# [DATASET SECTION]
^^^^
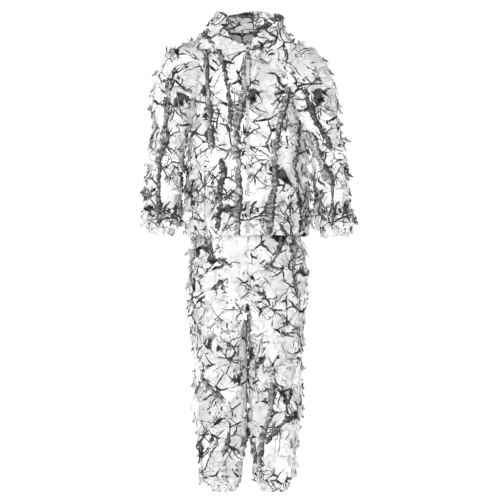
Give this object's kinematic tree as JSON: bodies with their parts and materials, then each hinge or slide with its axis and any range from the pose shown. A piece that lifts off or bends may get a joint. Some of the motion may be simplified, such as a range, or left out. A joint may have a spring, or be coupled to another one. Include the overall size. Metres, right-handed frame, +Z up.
{
  "type": "ghillie suit",
  "caption": "Two-piece snow-camouflage ghillie suit: a zipped hooded jacket and elastic-waisted trousers covered in sewn-on cloth leaves, with gathered cuffs, hem and ankles.",
  "frame": {"origin": "centre of the trousers' waist", "axes": "+Z up the suit, front faces -Y, the wearer's left is +X"},
  "size_m": [0.702, 0.3353, 1.637],
  "materials": {
    "base_cloth": "matte",
    "leaf_cloth": "matte",
    "elastic": "matte",
    "webbing": "matte",
    "zip_tape": "matte",
    "zip_chain": "satin",
    "zip_metal": "satin"
  },
  "bodies": {
    "trousers": {"seat_panel_left": "base_cloth", "seat_panel_right": "base_cloth", "seat_leaves": "leaf_cloth", "waistband": "base_cloth", "waist_elastic": "elastic"},
    "jacket": {"front_panel_left": "base_cloth", "front_panel_right": "base_cloth", "front_leaves_left": "leaf_cloth", "front_leaves_right": "leaf_cloth", "back_panel": "base_cloth", "back_leaves": "leaf_cloth", "hem_casing": "base_cloth", "hem_elastic": "elastic", "collar_left": "base_cloth", "collar_right": "base_cloth", "collar_leaves": "leaf_cloth", "zip_tape_left": "zip_tape", "zip_tape_right": "zip_tape", "zip_chain_left": "zip_chain", "zip_chain_right": "zip_chain", "zip_top_stops": "zip_chain", "zip_end_box": "zip_chain", "wind_flap": "base_cloth", "hanger_loop": "webbing"},
    "hood": {"hood_panel_left": "base_cloth", "hood_panel_right": "base_cloth", "hood_leaves": "leaf_cloth"},
    "zip_slider": {"zip_slider": "zip_metal"},
    "zip_pull": {"zip_pull": "zip_metal"},
    "sleeve_left": {"sleeve_left": "base_cloth", "sleeve_leaves_left": "leaf_cloth"},
    "forearm_left": {"forearm_left": "base_cloth", "forearm_leaves_left": "leaf_cloth", "cuff_casing_left": "base_cloth", "cuff_elastic_left": "elastic"},
    "leg_left": {"thigh_left": "base_cloth", "thigh_leaves_left": "leaf_cloth"},
    "shin_left": {"shin_left": "base_cloth", "shin_leaves_left": "leaf_cloth", "ankle_casing_left": "base_cloth", "ankle_elastic_left": "elastic"},
    "sleeve_right": {"sleeve_right": "base_cloth", "sleeve_leaves_right": "leaf_cloth"},
    "forearm_right": {"forearm_right": "base_cloth", "forearm_leaves_right": "leaf_cloth", "cuff_casing_right": "base_cloth", "cuff_elastic_right": "elastic"},
    "leg_right": {"thigh_right": "base_cloth", "thigh_leaves_right": "leaf_cloth"},
    "shin_right": {"shin_right": "base_cloth", "shin_leaves_right": "leaf_cloth", "ankle_casing_right": "base_cloth", "ankle_elastic_right": "elastic"}
  },
  "joints": [
    {"name": "jacket_lift", "type": "slide", "parent": "trousers", "child": "jacket", "axis": [0, 0, 1], "range_m": [0, 0.3]},
    {"name": "hood_raise", "type": "hinge", "parent": "jacket", "child": "hood", "pos_m": [0, 0.096, 0.615], "axis": [1, 0, 0], "range_deg": [0, 120]},
    {"name": "zip_slide", "type": "slide", "parent": "jacket", "child": "zip_slider", "axis": [0, -0.0559, -0.9984], "range_m": [0, 0.6]},
    {"name": "zip_pull_swing", "type": "hinge", "parent": "zip_slider", "child": "zip_pull", "pos_m": [0, -0.09478, 0.50935], "axis": [-1, 0, 0], "range_deg": [0, 150]},
    {"name": "shoulder_left", "type": "hinge", "parent": "jacket", "child": "sleeve_left", "pos_m": [0.195, 0.005, 0.42], "axis": [0, -1, 0], "range_deg": [0, 75]},
    {"name": "elbow_left", "type": "hinge", "parent": "sleeve_left", "child": "forearm_left", "pos_m": [0.273, 0.005, 0.171], "axis": [-1, 0, 0], "range_deg": [0, 60]},
    {"name": "hip_left", "type": "hinge", "parent": "trousers", "child": "leg_left", "pos_m": [0.103, 0, -0.33], "axis": [-1, 0, 0], "range_deg": [-15, 50]},
    {"name": "knee_left", "type": "hinge", "parent": "leg_left", "child": "shin_left", "pos_m": [0.095, 0.003, -0.662], "axis": [1, 0, 0], "range_deg": [0, 60]},
    {"name": "shoulder_right", "type": "hinge", "parent": "jacket", "child": "sleeve_right", "pos_m": [-0.195, 0.005, 0.42], "axis": [0, 1, 0], "range_deg": [0, 75]},
    {"name": "elbow_right", "type": "hinge", "parent": "sleeve_right", "child": "forearm_right", "pos_m": [-0.273, 0.005, 0.171], "axis": [-1, 0, 0], "range_deg": [0, 60]},
    {"name": "hip_right", "type": "hinge", "parent": "trousers", "child": "leg_right", "pos_m": [-0.103, 0, -0.33], "axis": [-1, 0, 0], "range_deg": [-15, 50]},
    {"name": "knee_right", "type": "hinge", "parent": "leg_right", "child": "shin_right", "pos_m": [-0.095, 0.003, -0.662], "axis": [1, 0, 0], "range_deg": [0, 60]}
  ]
}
^^^^
# [EXERCISE DIRECTIONS]
Extract each line from the listing above, please, and repeat it exactly.

# [ANSWER BELOW]
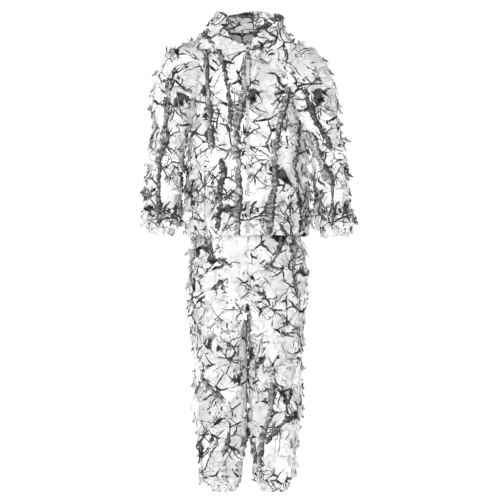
Give this object's kinematic tree as JSON: bodies with their parts and materials, then each hinge or slide with its axis and any range from the pose shown. A piece that lifts off or bends may get a joint. Some of the motion may be simplified, such as a range, or left out. A joint may have a spring, or be coupled to another one. Include the overall size. Metres, right-handed frame, +Z up.
{
  "type": "ghillie suit",
  "caption": "Two-piece snow-camouflage ghillie suit: a zipped hooded jacket and elastic-waisted trousers covered in sewn-on cloth leaves, with gathered cuffs, hem and ankles.",
  "frame": {"origin": "centre of the trousers' waist", "axes": "+Z up the suit, front faces -Y, the wearer's left is +X"},
  "size_m": [0.702, 0.3353, 1.637],
  "materials": {
    "base_cloth": "matte",
    "leaf_cloth": "matte",
    "elastic": "matte",
    "webbing": "matte",
    "zip_tape": "matte",
    "zip_chain": "satin",
    "zip_metal": "satin"
  },
  "bodies": {
    "trousers": {"seat_panel_left": "base_cloth", "seat_panel_right": "base_cloth", "seat_leaves": "leaf_cloth", "waistband": "base_cloth", "waist_elastic": "elastic"},
    "jacket": {"front_panel_left": "base_cloth", "front_panel_right": "base_cloth", "front_leaves_left": "leaf_cloth", "front_leaves_right": "leaf_cloth", "back_panel": "base_cloth", "back_leaves": "leaf_cloth", "hem_casing": "base_cloth", "hem_elastic": "elastic", "collar_left": "base_cloth", "collar_right": "base_cloth", "collar_leaves": "leaf_cloth", "zip_tape_left": "zip_tape", "zip_tape_right": "zip_tape", "zip_chain_left": "zip_chain", "zip_chain_right": "zip_chain", "zip_top_stops": "zip_chain", "zip_end_box": "zip_chain", "wind_flap": "base_cloth", "hanger_loop": "webbing"},
    "hood": {"hood_panel_left": "base_cloth", "hood_panel_right": "base_cloth", "hood_leaves": "leaf_cloth"},
    "zip_slider": {"zip_slider": "zip_metal"},
    "zip_pull": {"zip_pull": "zip_metal"},
    "sleeve_left": {"sleeve_left": "base_cloth", "sleeve_leaves_left": "leaf_cloth"},
    "forearm_left": {"forearm_left": "base_cloth", "forearm_leaves_left": "leaf_cloth", "cuff_casing_left": "base_cloth", "cuff_elastic_left": "elastic"},
    "leg_left": {"thigh_left": "base_cloth", "thigh_leaves_left": "leaf_cloth"},
    "shin_left": {"shin_left": "base_cloth", "shin_leaves_left": "leaf_cloth", "ankle_casing_left": "base_cloth", "ankle_elastic_left": "elastic"},
    "sleeve_right": {"sleeve_right": "base_cloth", "sleeve_leaves_right": "leaf_cloth"},
    "forearm_right": {"forearm_right": "base_cloth", "forearm_leaves_right": "leaf_cloth", "cuff_casing_right": "base_cloth", "cuff_elastic_right": "elastic"},
    "leg_right": {"thigh_right": "base_cloth", "thigh_leaves_right": "leaf_cloth"},
    "shin_right": {"shin_right": "base_cloth", "shin_leaves_right": "leaf_cloth", "ankle_casing_right": "base_cloth", "ankle_elastic_right": "elastic"}
  },
  "joints": [
    {"name": "jacket_lift", "type": "slide", "parent": "trousers", "child": "jacket", "axis": [0, 0, 1], "range_m": [0, 0.3]},
    {"name": "hood_raise", "type": "hinge", "parent": "jacket", "child": "hood", "pos_m": [0, 0.096, 0.615], "axis": [1, 0, 0], "range_deg": [0, 120]},
    {"name": "zip_slide", "type": "slide", "parent": "jacket", "child": "zip_slider", "axis": [0, -0.0559, -0.9984], "range_m": [0, 0.6]},
    {"name": "zip_pull_swing", "type": "hinge", "parent": "zip_slider", "child": "zip_pull", "pos_m": [0, -0.09478, 0.50935], "axis": [-1, 0, 0], "range_deg": [0, 150]},
    {"name": "shoulder_left", "type": "hinge", "parent": "jacket", "child": "sleeve_left", "pos_m": [0.195, 0.005, 0.42], "axis": [0, -1, 0], "range_deg": [0, 75]},
    {"name": "elbow_left", "type": "hinge", "parent": "sleeve_left", "child": "forearm_left", "pos_m": [0.273, 0.005, 0.171], "axis": [-1, 0, 0], "range_deg": [0, 60]},
    {"name": "hip_left", "type": "hinge", "parent": "trousers", "child": "leg_left", "pos_m": [0.103, 0, -0.33], "axis": [-1, 0, 0], "range_deg": [-15, 50]},
    {"name": "knee_left", "type": "hinge", "parent": "leg_left", "child": "shin_left", "pos_m": [0.095, 0.003, -0.662], "axis": [1, 0, 0], "range_deg": [0, 60]},
    {"name": "shoulder_right", "type": "hinge", "parent": "jacket", "child": "sleeve_right", "pos_m": [-0.195, 0.005, 0.42], "axis": [0, 1, 0], "range_deg": [0, 75]},
    {"name": "elbow_right", "type": "hinge", "parent": "sleeve_right", "child": "forearm_right", "pos_m": [-0.273, 0.005, 0.171], "axis": [-1, 0, 0], "range_deg": [0, 60]},
    {"name": "hip_right", "type": "hinge", "parent": "trousers", "child": "leg_right", "pos_m": [-0.103, 0, -0.33], "axis": [-1, 0, 0], "range_deg": [-15, 50]},
    {"name": "knee_right", "type": "hinge", "parent": "leg_right", "child": "shin_right", "pos_m": [-0.095, 0.003, -0.662], "axis": [1, 0, 0], "range_deg": [0, 60]}
  ]
}